Investors to be hit hard by budget depreciation rules: Leary & Partners
Investors in residential property, particularly strata units, will be hit hard after the budget announcements, according to quantity surveyors Leary & Partners.
The budget has stripped investors buying second-hand residential properties of a major tax deduction, said quantity surveyor and tax law expert Kaylene Arkcoll.
Pre-budget there was much speculation about limits on negative gearing, but the government unexpectedly announced it was restricting depreciation claims by investors.
"Purchasers of second-hand residential investment units have lost their ability to claim depreciation on plant and equipment which is part of the property at the time of purchase,” said Arkcoll, saying it was one of the standard forms of residential investment deduction.
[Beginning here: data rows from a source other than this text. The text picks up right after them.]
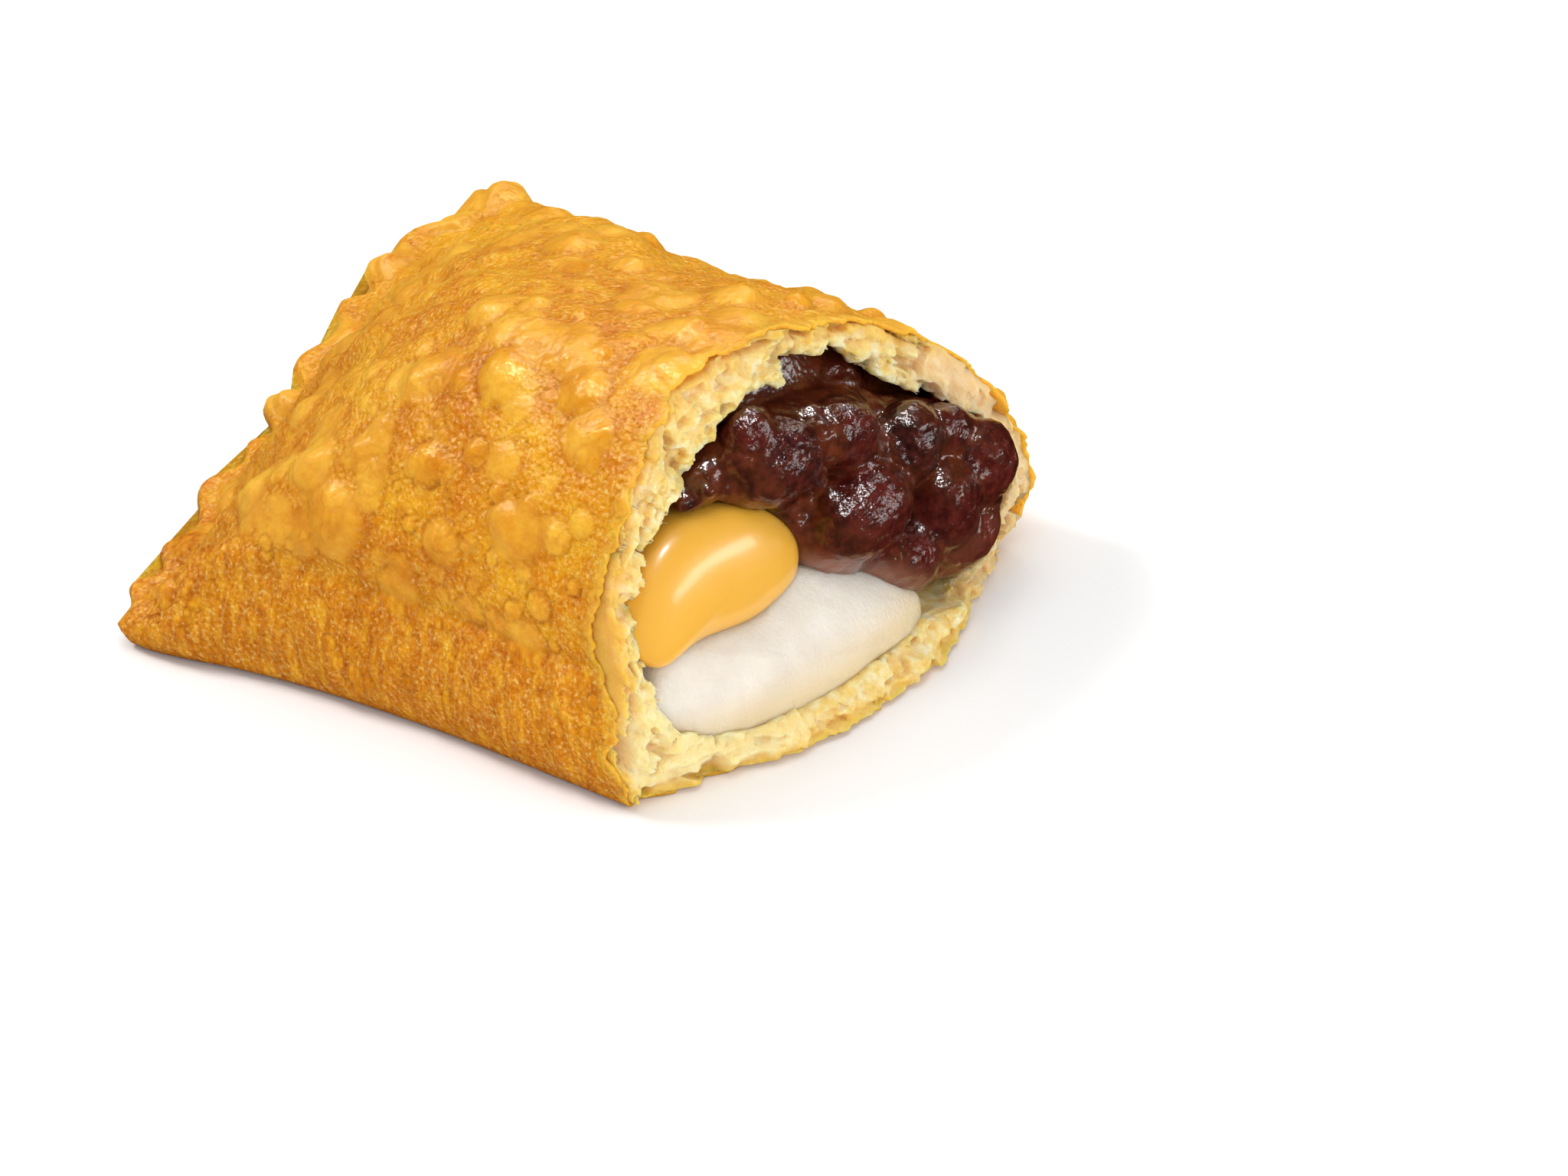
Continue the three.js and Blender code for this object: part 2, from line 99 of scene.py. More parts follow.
# Blisters that stand out: x, y, z in the driving frame, radius, height as a share of it, gloss
BLISTERS = [
    (-21.4, 11.5, 31.3, 3.0, 0.34, 0.8), (-31.7, 10.3, 28.6, 3.0, 0.26, 0.2),
    (-70.2, 45.2, 10.9, 3.2, 0.4, 0.0), (-68.9, 58.2, 11.6, 3.6, 0.4, 0.0),
    (-33.7, 33.1, 29.6, 2.9, 0.3, 0.3), (-53.4, 37.7, 20.7, 2.3, 0.3, 0.1),
    (-29.1, 18.1, 32.7, 2.9, 0.28, 0.3), (-19.8, 19.9, 33.7, 1.2, 0.4, 0.6),
    (-25.7, 32.3, 30.9, 2.2, 0.3, 0.2), (-34.0, 42.9, 25.0, 1.6, 0.4, 0.2),
    (-13.3, 12.7, 32.0, 2.8, 0.32, 0.6), (-16.6, 14.6, 32.8, 0.95, 0.45, 0.8),
    (-14.1, 16.5, 33.4, 1.1, 0.4, 0.6), (-18.4, 13.8, 32.5, 1.2, 0.35, 0.4),
    (-47.8, 22.1, 23.1, 2.4, 0.26, 0.1), (-46.9, 27.2, 24.2, 2.1, 0.26, 0.1),
    (-8.0, 17.6, 33.4, 3.8, 0.24, 0.3), (-12.3, 32.2, 31.5, 2.7, 0.3, 0.2),
    (-9.3, 36.0, 30.0, 1.4, 0.5, 1.0), (-8.8, 39.2, 28.4, 2.5, 0.34, 0.4),
    (-20.4, 29.1, 31.9, 2.3, 0.3, 0.2), (-17.4, 24.3, 33.1, 2.3, 0.28, 0.2),
    (-8.8, 44.6, 24.7, 1.8, 0.4, 0.4), (-54.6, -2.6, 5.9, 1.7, 0.34, 0.0),
    (-60.1, 10.2, 6.9, 2.2, 0.3, 0.0), (-54.8, 7.4, 9.6, 1.8, 0.3, 0.0), (-34.8, 1.4, 17.6, 3.8, 0.24, 0.2),
    (-25.8, 4.8, 24.6, 2.2, 0.36, 1.0), (-26.3, 2.2, 19.6, 0.85, 0.5, 1.0),
    (-17.1, 4.6, 24.6, 1.05, 0.5, 1.0), (-13.7, 4.6, 24.6, 0.9, 0.4, 0.6),
    (-8.7, 10.0, 30.2, 1.05, 0.5, 1.0), (-16.6, 7.5, 28.3, 0.6, 0.5, 0.8),
    (-22.3, 2.0, 19.0, 2.4, 0.26, 0.2), (-15.3, 3.5, 22.8, 2.3, 0.26, 0.3),
    (-34.4, 4.9, 23.0, 2.2, 0.26, 0.2), (-13.7, 1.3, 15.5, 1.0, 0.45, 0.8),
    (-10.8, 1.5, 16.7, 1.5, 0.34, 0.8), (-7.1, 2.3, 19.4, 0.85, 0.4, 0.5), (-4.1, 6.5, 26.9, 1.2, 0.3, 0.2),
    (-66.3, 24.7, 8.0, 2.6, 0.4, 0.0), (-69.1, 34.7, 9.5, 2.8, 0.4, 0.0),
    (-71.2, 52.9, 11.6, 2.8, 0.4, 0.0), (-40.6, 4.1, 19.8, 2.6, 0.26, 0.1),
    (-31.7, 2.6, 20.4, 1.7, 0.26, 0.2), (-21.0, 6.1, 26.7, 1.5, 0.34, 0.4),
    (-10.1, 3.7, 23.0, 1.9, 0.26, 0.2), (-26.0, 10.3, 30.1, 1.5, 0.3, 0.3),
    (-24.9, 19.3, 33.5, 1.7, 0.3, 0.3), (-10.6, 23.6, 33.4, 2.8, 0.28, 0.2),
    (-5.6, 20.7, 33.5, 2.1, 0.26, 0.2), (-3.2, 52.8, 13.6, 1.6, 0.7, 0.3),
    (-2.6, 53.8, 10.8, 1.5, 0.7, 0.3),
]

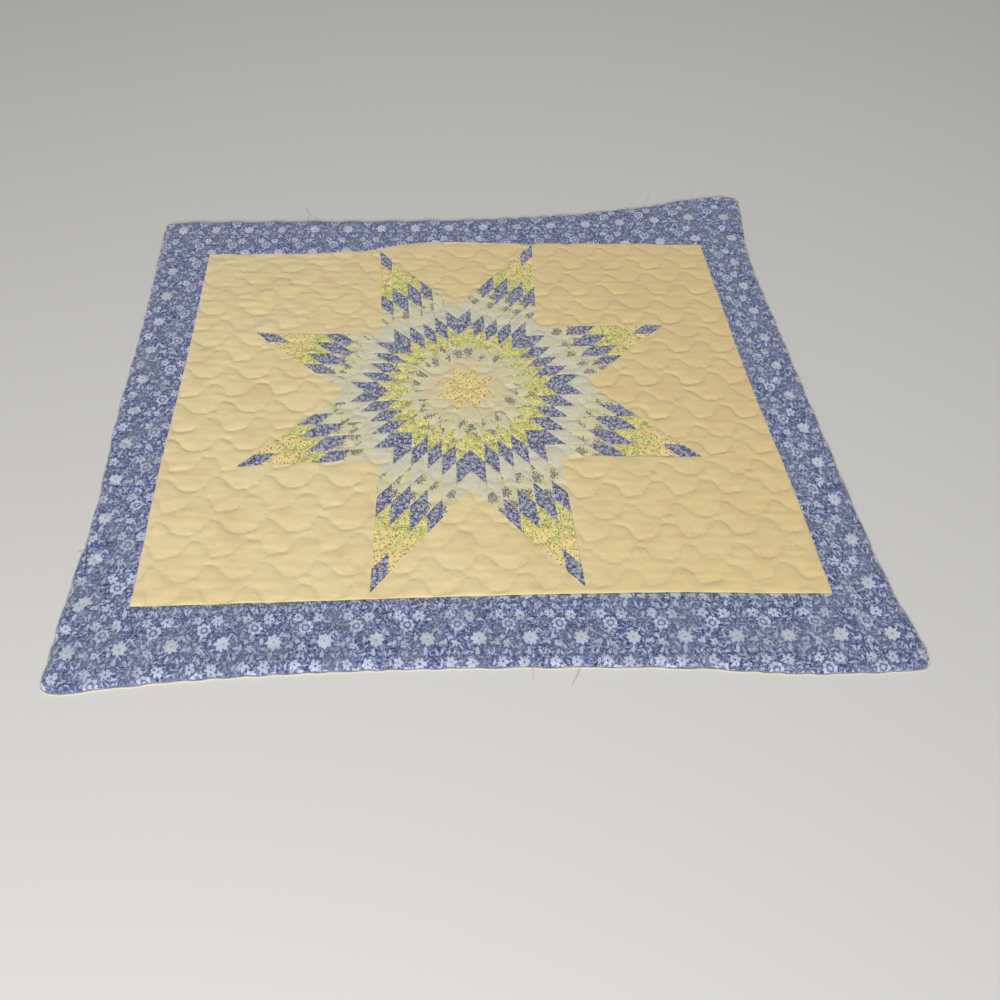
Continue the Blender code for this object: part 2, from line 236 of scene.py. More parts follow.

The government will limit plant and equipment depreciation deductions to outlays actually incurred by investors. There is no lead-time with these changes and apply to all contracts after Budget night.
The change is forecast to save $260 million dollars over the next four years.
Depreciation claims on investment properties is a powerful driver for most investors, said Arkcoll.
For second-hand residential properties, the budget blocks this avenue of investment joy for everyone except investors who carry out renovations or replacements.
"Older building stock may now be less desirable,” said Arkcoll.
Under new rules coming into effect from July 1, depreciation deductions for plant and equipment items such as washing machines and ceiling fans will only be allowed if the investor actually bought them. It is described as an “integrity measure" and is intended to address concerns that items are being claimed as tax write-offs by successive investors in excess of their actual value.
The changes will apply to any items purchased after budget night, May 9, but existing investments will be grandfathered.
Details of the policy are still limited but Arkcoll said that it appears that:
- The intent of the policy is to restrict depreciation claims to items purchased and installed in the property by the claiming taxpayer.
- Depreciation deductions will remain available for items that are part of a new property purchased from a developer, although this is not explicitly stated in the budget papers.
- Subsequent purchasers of the property will no longer be able to claim depreciation based on the second-hand value of the plant and equipment.
- Taxpayers already depreciating plant and equipment can continue to claim deductions in the current manner.
"The removal of depreciation claims will have a double impact on strata property owners", she said.
"They will lose both the claim for depreciable items inside their unit and depreciation of their share of common plant and equipment. This will mean a reduction in annual tax deductions that in the early years of ownership range from approximately $3,000 for a simple unit to over $40,000 for an upmarket unit in a high-rise development."
She said that till More details are available, i.e. when the draft legislation is released, it would be difficult to fully assess the ramifications of the budget announcement.
"The elephant in the room remains the government's ability to pass such a substantial change through a volatile senate,” Arkcoll said.
"Thankfully, there has been no change to the 2.5 percent Division 43 construction allowance which applies to most properties constructed in the past thirty years.”